#### Extracted data ####
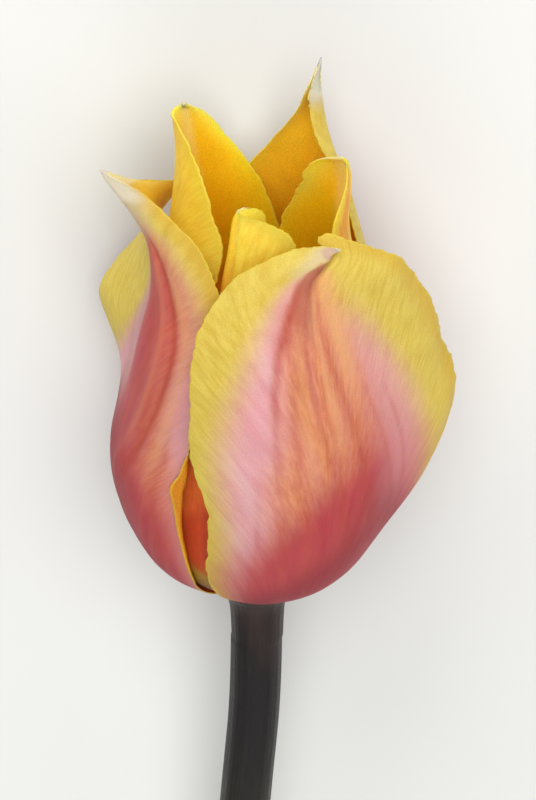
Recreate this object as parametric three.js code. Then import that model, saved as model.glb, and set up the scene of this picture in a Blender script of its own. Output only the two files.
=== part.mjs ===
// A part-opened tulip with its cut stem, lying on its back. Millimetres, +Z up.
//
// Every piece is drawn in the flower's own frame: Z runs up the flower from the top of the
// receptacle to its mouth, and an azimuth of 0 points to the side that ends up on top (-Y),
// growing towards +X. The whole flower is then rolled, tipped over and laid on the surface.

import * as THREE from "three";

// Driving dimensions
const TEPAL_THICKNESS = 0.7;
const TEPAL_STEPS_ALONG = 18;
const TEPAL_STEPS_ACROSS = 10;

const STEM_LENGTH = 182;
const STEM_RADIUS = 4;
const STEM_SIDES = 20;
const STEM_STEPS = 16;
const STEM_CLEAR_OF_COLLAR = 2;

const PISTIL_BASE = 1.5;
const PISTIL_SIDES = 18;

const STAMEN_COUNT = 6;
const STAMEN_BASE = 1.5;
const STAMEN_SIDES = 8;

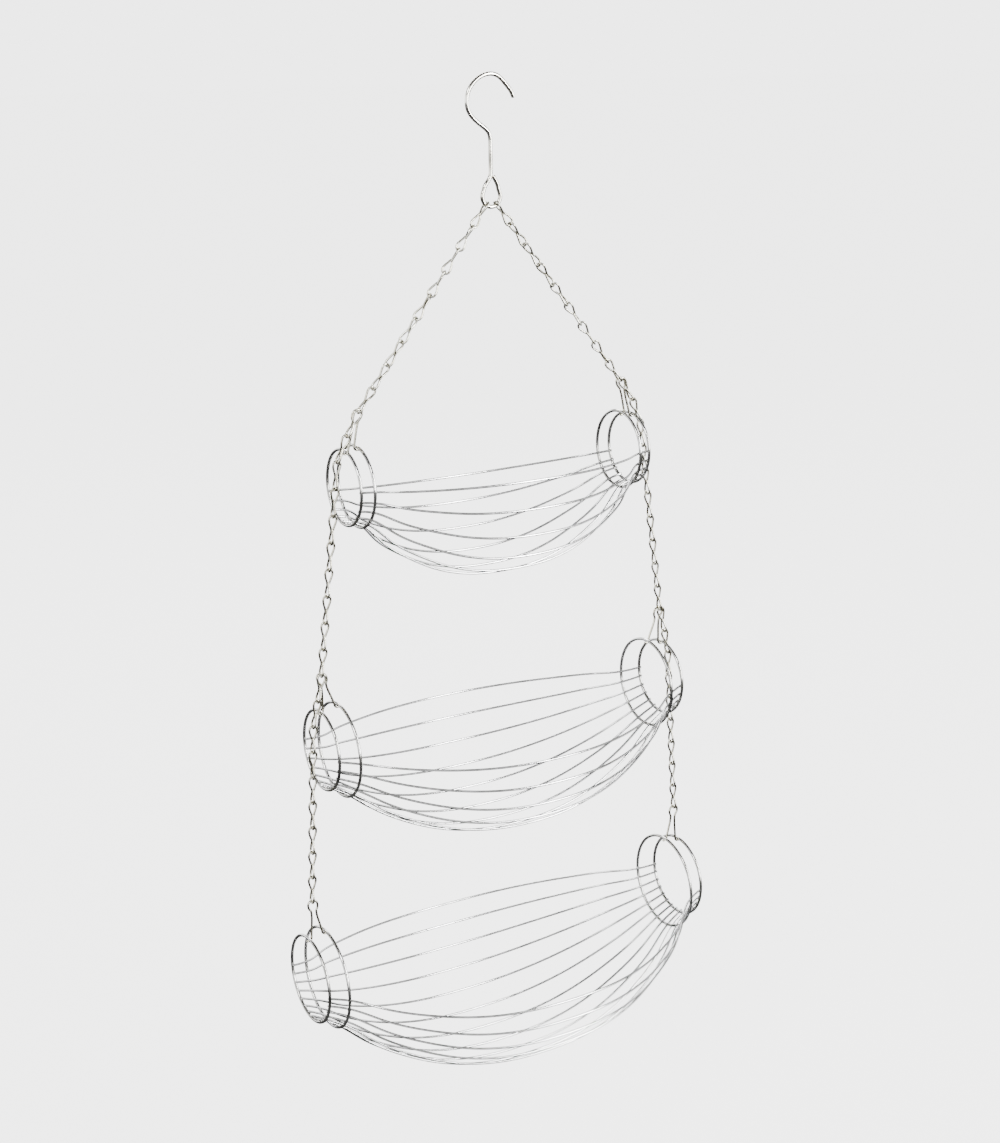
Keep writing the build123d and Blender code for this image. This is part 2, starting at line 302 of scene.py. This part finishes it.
####
**Requirement**. Print the material once more, exactly.

**Written response**.
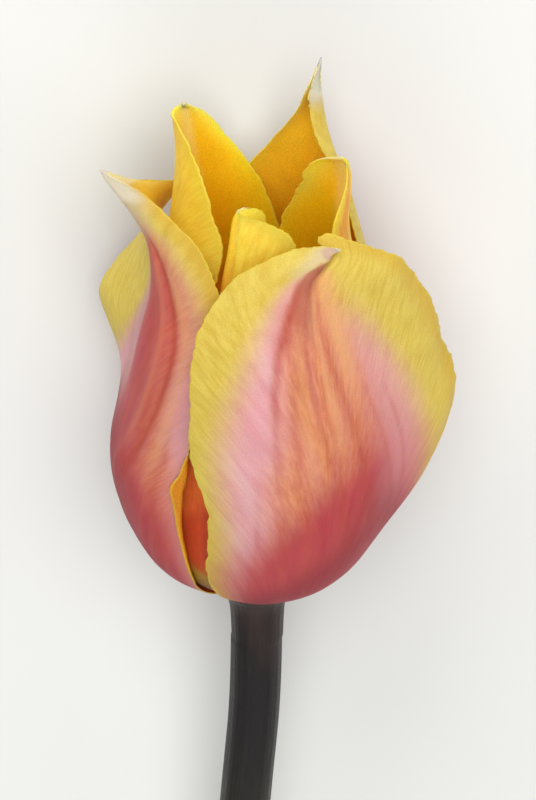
Recreate this object as parametric three.js code. Then import that model, saved as model.glb, and set up the scene of this picture in a Blender script of its own. Output only the two files.
=== part.mjs ===
// A part-opened tulip with its cut stem, lying on its back. Millimetres, +Z up.
//
// Every piece is drawn in the flower's own frame: Z runs up the flower from the top of the
// receptacle to its mouth, and an azimuth of 0 points to the side that ends up on top (-Y),
// growing towards +X. The whole flower is then rolled, tipped over and laid on the surface.

import * as THREE from "three";

// Driving dimensions
const TEPAL_THICKNESS = 0.7;
const TEPAL_STEPS_ALONG = 18;
const TEPAL_STEPS_ACROSS = 10;

const STEM_LENGTH = 182;
const STEM_RADIUS = 4;
const STEM_SIDES = 20;
const STEM_STEPS = 16;
const STEM_CLEAR_OF_COLLAR = 2;

const PISTIL_BASE = 1.5;
const PISTIL_SIDES = 18;

const STAMEN_COUNT = 6;
const STAMEN_BASE = 1.5;
const STAMEN_SIDES = 8;

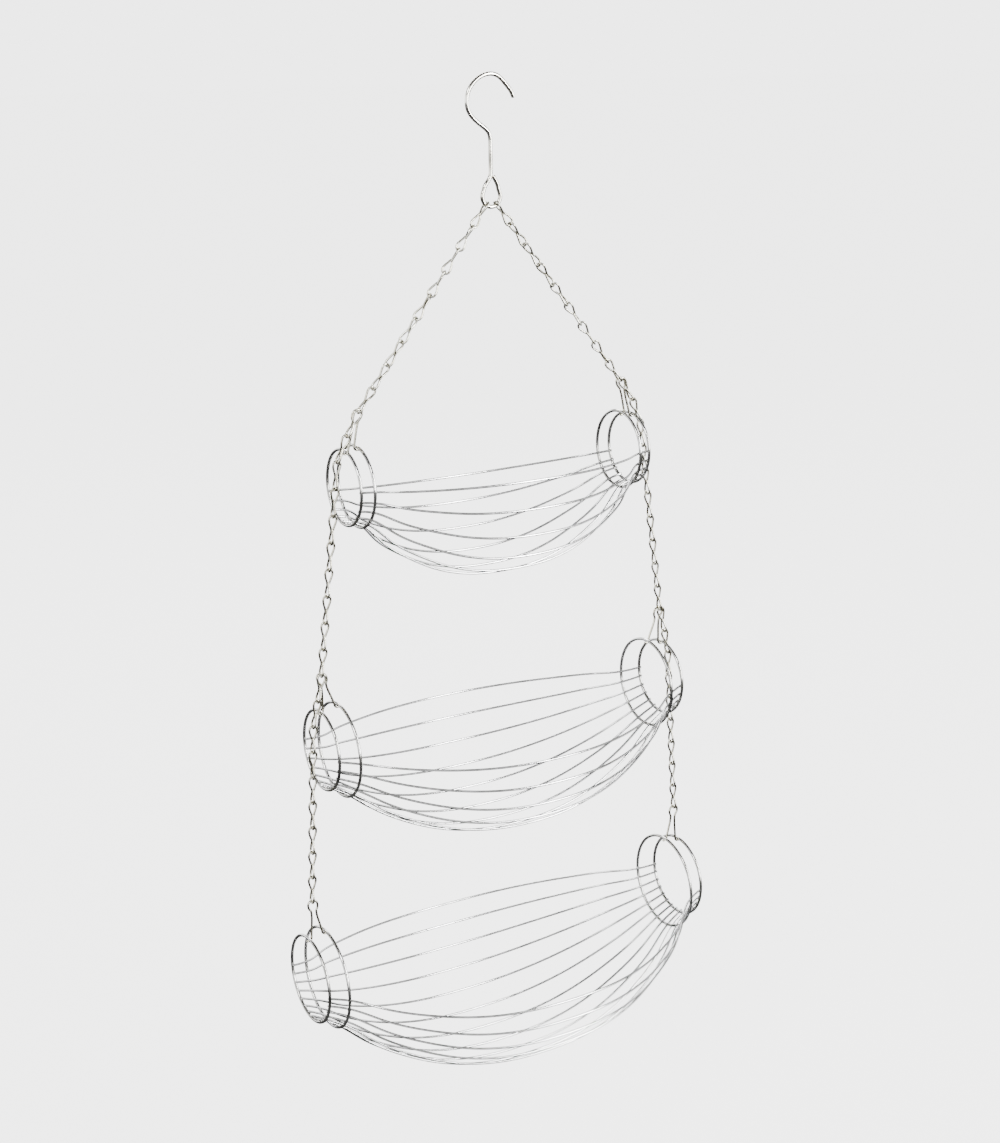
Keep writing the build123d and Blender code for this image. This is part 2, starting at line 302 of scene.py. This part finishes it.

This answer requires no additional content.